Morila, which the miner bought from Barrick and AngloGold two years ago, produced 13 300 oz of gold in the June quarter, compared with a guided 17 000 oz to 20 000 oz of gold.
Firefinch attributed the underperformance to the guidance to poor equipment availability, which had been exacerbated by the delayed delivery of additional mining equipment. The delay was a result of the Economic Community of West African States (Ecowas) sanctions imposed on Mali, restricting the movement of goods.
Ecowas imposed stiff sanctions on Mali in January, after the military government said it would not organise democratic elections the following month as initially planned. These sanctions had been lifted on Sunday, after the military rulers proposed a 24-month transition to democracy and published a new electoral law.
“A confluence of events, including cost inflation, Ecowas sanctions and contractor performance, has resulted in underperformance at Morila,” explained Firefinch’s newly appointed executive chairperson Alistair Cowden.

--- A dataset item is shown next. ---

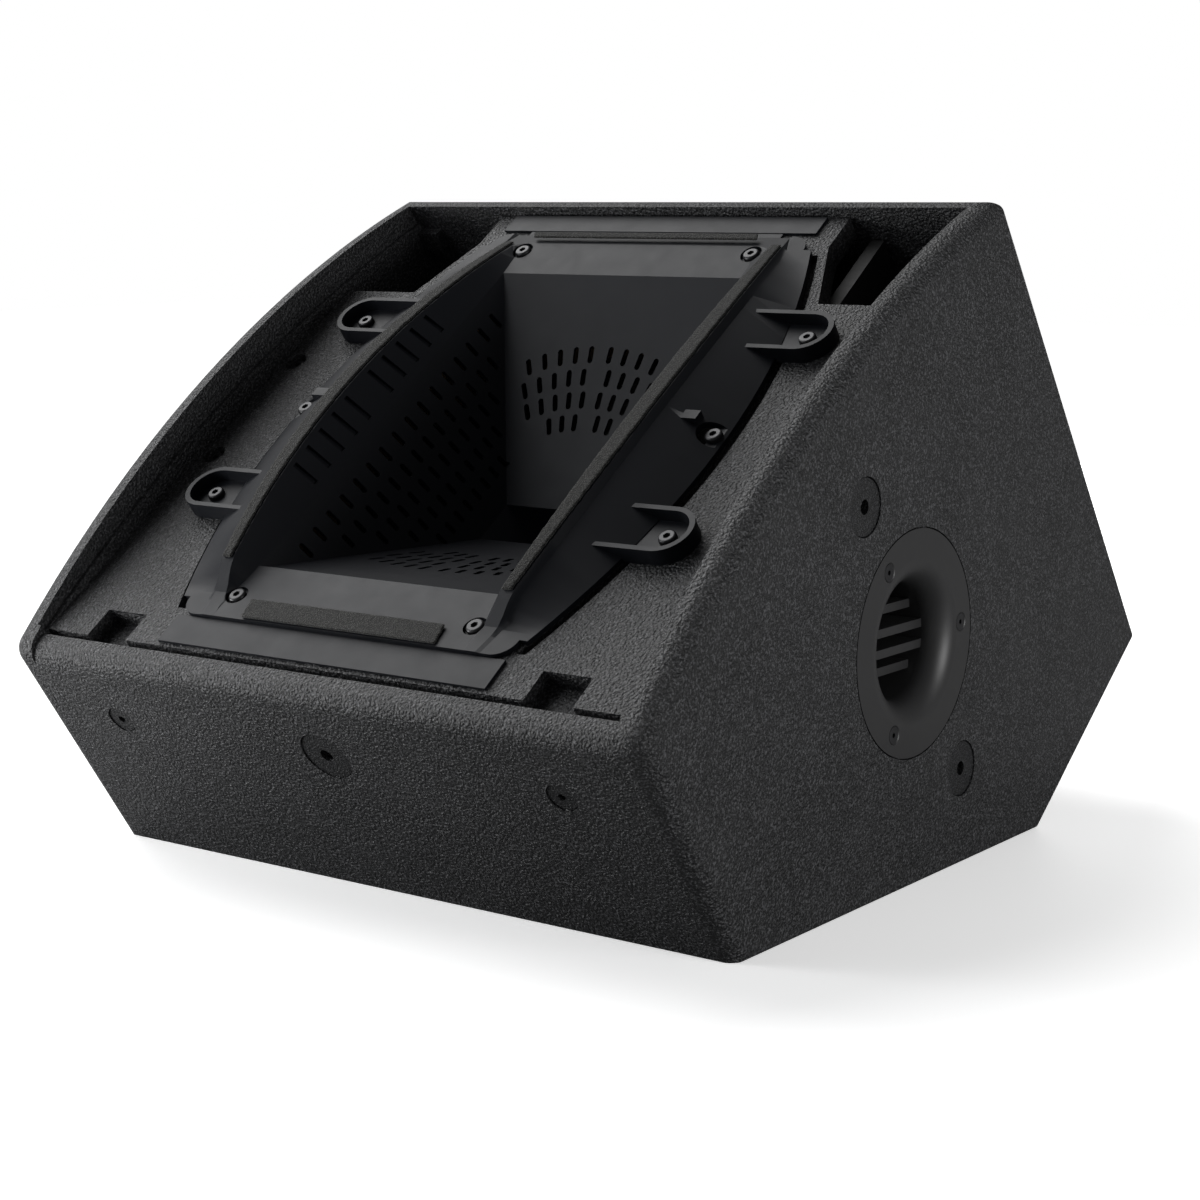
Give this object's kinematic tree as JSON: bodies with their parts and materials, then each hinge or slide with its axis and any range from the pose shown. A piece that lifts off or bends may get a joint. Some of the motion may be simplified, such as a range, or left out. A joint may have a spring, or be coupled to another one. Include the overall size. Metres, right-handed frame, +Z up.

The board acted to address this with management changes, cost cutting, a pivot in the mining strategy and the acceleration of a new mine plan to inform the way ahead. MD Michael Anderson left last week and Andrew Taplin was appointed acting CEO. Two recently appointed board members also resigned.
“I want to make it clear that the orebody has not underperformed, rather production has not ramped up as fast and as cost effectively as planned. Morila is a world-class gold deposit with extensive operational infrastructure and which has produced over 7.5-million ounces of gold and has a current resource of 2.5-million ounces,” said Cowden.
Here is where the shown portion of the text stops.